Workers’ compensation (WC) is insurance for workers that provides medical coverage, disability and other benefits to them in the event they suffer injury on the job and become unable to work. Every state has different WC requirements for employers to have, often determined by the number of employees in the company.
In Kentucky, employers must provide WC even if they have just one employee who is either part-time or full-time, with exclusions for independent contractors or domestic workers. Postal workers and other government employees have separate coverage under federal laws. While most states disallow workers from suing their employer for injuries in a work-related accident, in Kentucky they may waive their rights to WC when pursuing a claim directly against their employer.
What kinds of injury does Kentucky WC cover?
No matter the occupation, workers can suffer a work-related injury in any line of work. Most work-related injuries are due to one of four causes:
- Strain, stress, or injury related to overexertion from pushing, lifting, carrying, or throwing objects, with the back most often affected.

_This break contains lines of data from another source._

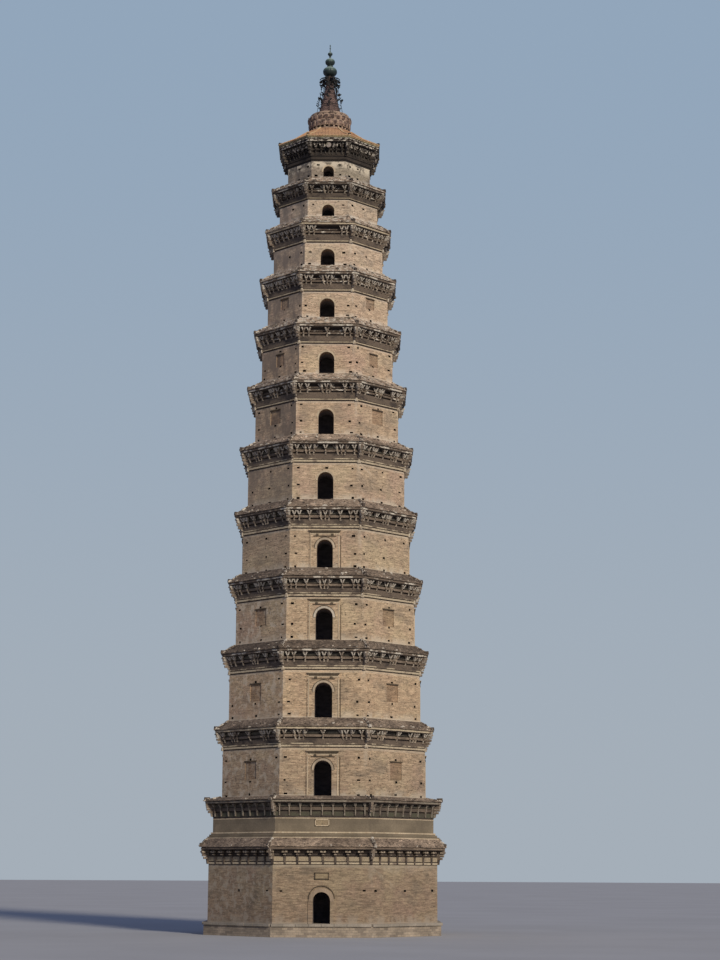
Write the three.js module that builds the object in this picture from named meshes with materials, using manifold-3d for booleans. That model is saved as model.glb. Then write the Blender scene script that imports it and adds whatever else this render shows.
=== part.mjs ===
// A thirteen-storey octagonal brick pagoda, as a scale model at 1:2 of a tower 64.1 m tall.
// Millimetres, +Z up. The entrance faces -Y, and the origin is the centre of the plinth's underside.
// The courses stand on each other from the ground up: plinth, then a wall ring and a cornice ring for
// each storey, the roof and the finial. Floors span between the rings and a masonry core.

import * as THREE from "three";
import { mergeVertices } from "three/addons/utils/BufferGeometryUtils.js";
import Module from "manifold-3d";

const wasm = await Module();
wasm.setup();

// Driving dimensions: metres of the real tower. One real metre is 500 mm of the model.
const metre = 500;
const seat = 0.0006;                 // running gap between cut or tapered neighbours
const sides = 8;
const halfSector = Math.PI / sides;

const plinth = { height: 0.85, across: 15.84, coping: 0.18, copingOut: 0.05 };

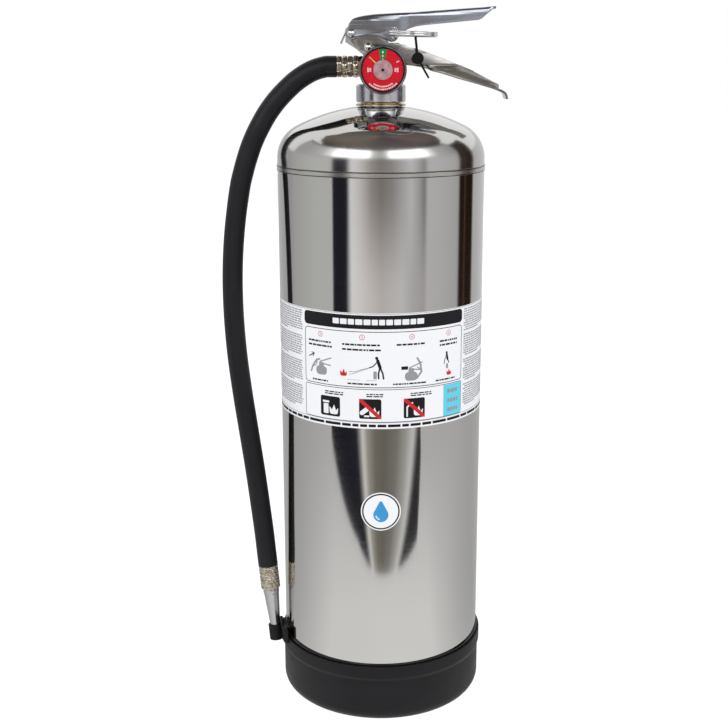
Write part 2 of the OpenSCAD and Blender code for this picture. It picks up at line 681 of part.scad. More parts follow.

- Repetitive stress injuries (RSIs) from repetitive motion or strain of one particular part of the body, resulting in carpal tunnel syndrome, tendonitis, as well as knee or spinal injuries.
- Injuries related to slips, trips, or falls.
- Contact injuries from heavy objects and equipment.
While these injuries often occur in the construction, warehousing and transportation industries, many RSIs occur in office or healthcare settings that require routine repetitive tasks, long hours of sitting, or frequent bending, lifting, or reaching. Many of these injuries develop over time and can cause occupation disease, resulting in temporary or permanent disability. WC coverage in Kentucky also includes injuries that result from work-related travel.
How difficult is it to file a claim?
Under the Department of Workers’ Claims, WC claims go through a complex administrative process that requires injured workers to file specific forms, meet strict deadlines, and submit detailed paperwork that substantiates the relationship of the workers’ injury or condition to work-related conditions or activities.
This will mean keeping detailed records of the workers’ medical history, diagnosis and treatments and office visits, as well as documentation verifying wages and loss of employment due to the injury.
While it may make sense at the time to do the paperwork on your own, a denial letter can significantly delay treatment. Many WC denials occur when there is insufficient documentation for a claim, or the worker submitted the wrong forms or missed the deadline for filing. By the time the worker receives the denial letter, they may begin to also suffer out-of-pocket expenses related to treatments or missed work.
For residents of Louisville, Lexington and throughout Kentucky, having effective and knowledgeable legal advocacy when filing a WC claim can make all the difference in avoiding a delay of benefits and receiving the compensation that they need. Legal help becomes all the more important if a claim is rejected and the employee must fight to get the benefits they need.